Quote only the lines from the top of the listing below down to and including the line with "tab towards +X.".

───── Data excerpt ─────

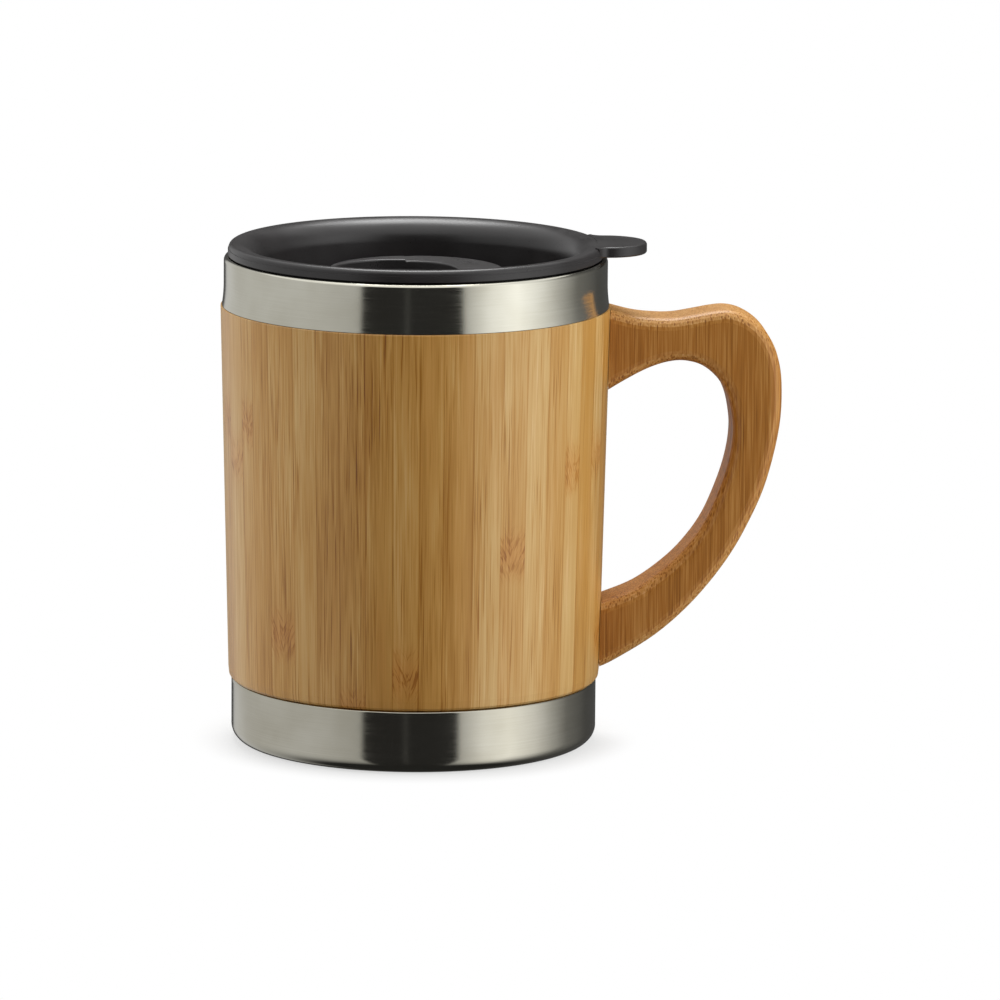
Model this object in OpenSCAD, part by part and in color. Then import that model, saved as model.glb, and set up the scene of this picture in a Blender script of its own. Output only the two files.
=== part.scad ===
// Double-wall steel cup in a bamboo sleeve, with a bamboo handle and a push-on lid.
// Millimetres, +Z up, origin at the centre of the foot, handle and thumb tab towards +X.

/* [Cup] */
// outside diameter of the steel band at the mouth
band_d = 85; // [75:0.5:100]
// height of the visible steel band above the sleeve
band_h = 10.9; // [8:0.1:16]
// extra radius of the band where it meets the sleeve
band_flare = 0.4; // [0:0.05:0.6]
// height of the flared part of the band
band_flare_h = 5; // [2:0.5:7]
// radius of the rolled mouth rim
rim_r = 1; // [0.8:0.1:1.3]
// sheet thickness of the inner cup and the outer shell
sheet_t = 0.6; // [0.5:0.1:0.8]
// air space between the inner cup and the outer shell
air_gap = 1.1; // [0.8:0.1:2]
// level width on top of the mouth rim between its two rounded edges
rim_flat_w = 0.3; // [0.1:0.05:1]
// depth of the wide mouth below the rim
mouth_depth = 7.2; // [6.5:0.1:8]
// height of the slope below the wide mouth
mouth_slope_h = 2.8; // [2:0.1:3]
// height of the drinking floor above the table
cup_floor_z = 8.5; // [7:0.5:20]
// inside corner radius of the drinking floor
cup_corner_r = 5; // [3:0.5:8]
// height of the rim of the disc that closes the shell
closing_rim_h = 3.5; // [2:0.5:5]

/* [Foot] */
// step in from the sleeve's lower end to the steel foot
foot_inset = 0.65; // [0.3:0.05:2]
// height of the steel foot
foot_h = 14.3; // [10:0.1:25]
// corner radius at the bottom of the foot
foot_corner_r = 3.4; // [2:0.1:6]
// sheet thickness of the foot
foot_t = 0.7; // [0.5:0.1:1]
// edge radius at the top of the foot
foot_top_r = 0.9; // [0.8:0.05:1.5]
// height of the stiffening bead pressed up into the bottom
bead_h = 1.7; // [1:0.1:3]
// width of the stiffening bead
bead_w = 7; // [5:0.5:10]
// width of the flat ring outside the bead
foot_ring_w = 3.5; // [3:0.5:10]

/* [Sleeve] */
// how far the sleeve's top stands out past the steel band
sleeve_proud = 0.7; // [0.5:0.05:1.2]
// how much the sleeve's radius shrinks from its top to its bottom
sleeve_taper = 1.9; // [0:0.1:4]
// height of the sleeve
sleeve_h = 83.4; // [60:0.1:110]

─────

## Task solution
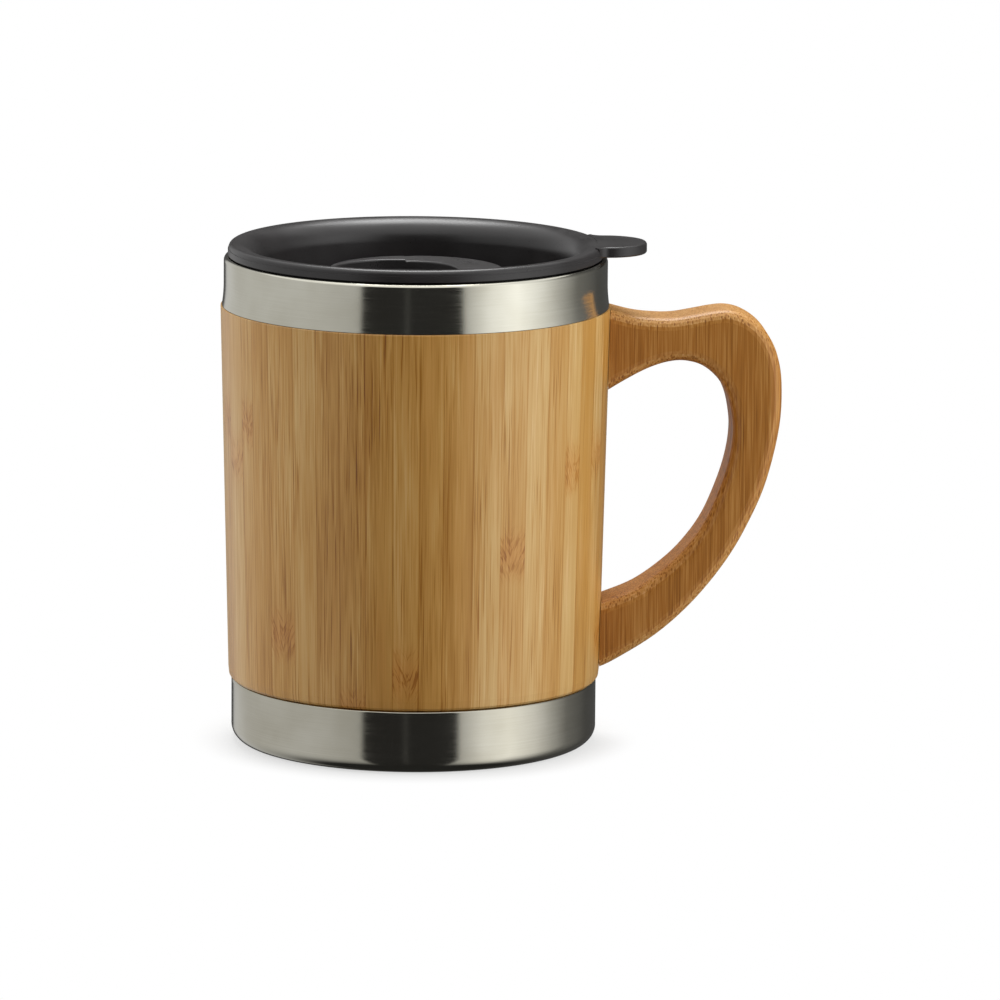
Model this object in OpenSCAD, part by part and in color. Then import that model, saved as model.glb, and set up the scene of this picture in a Blender script of its own. Output only the two files.
=== part.scad ===
// Double-wall steel cup in a bamboo sleeve, with a bamboo handle and a push-on lid.
// Millimetres, +Z up, origin at the centre of the foot, handle and thumb tab towards +X.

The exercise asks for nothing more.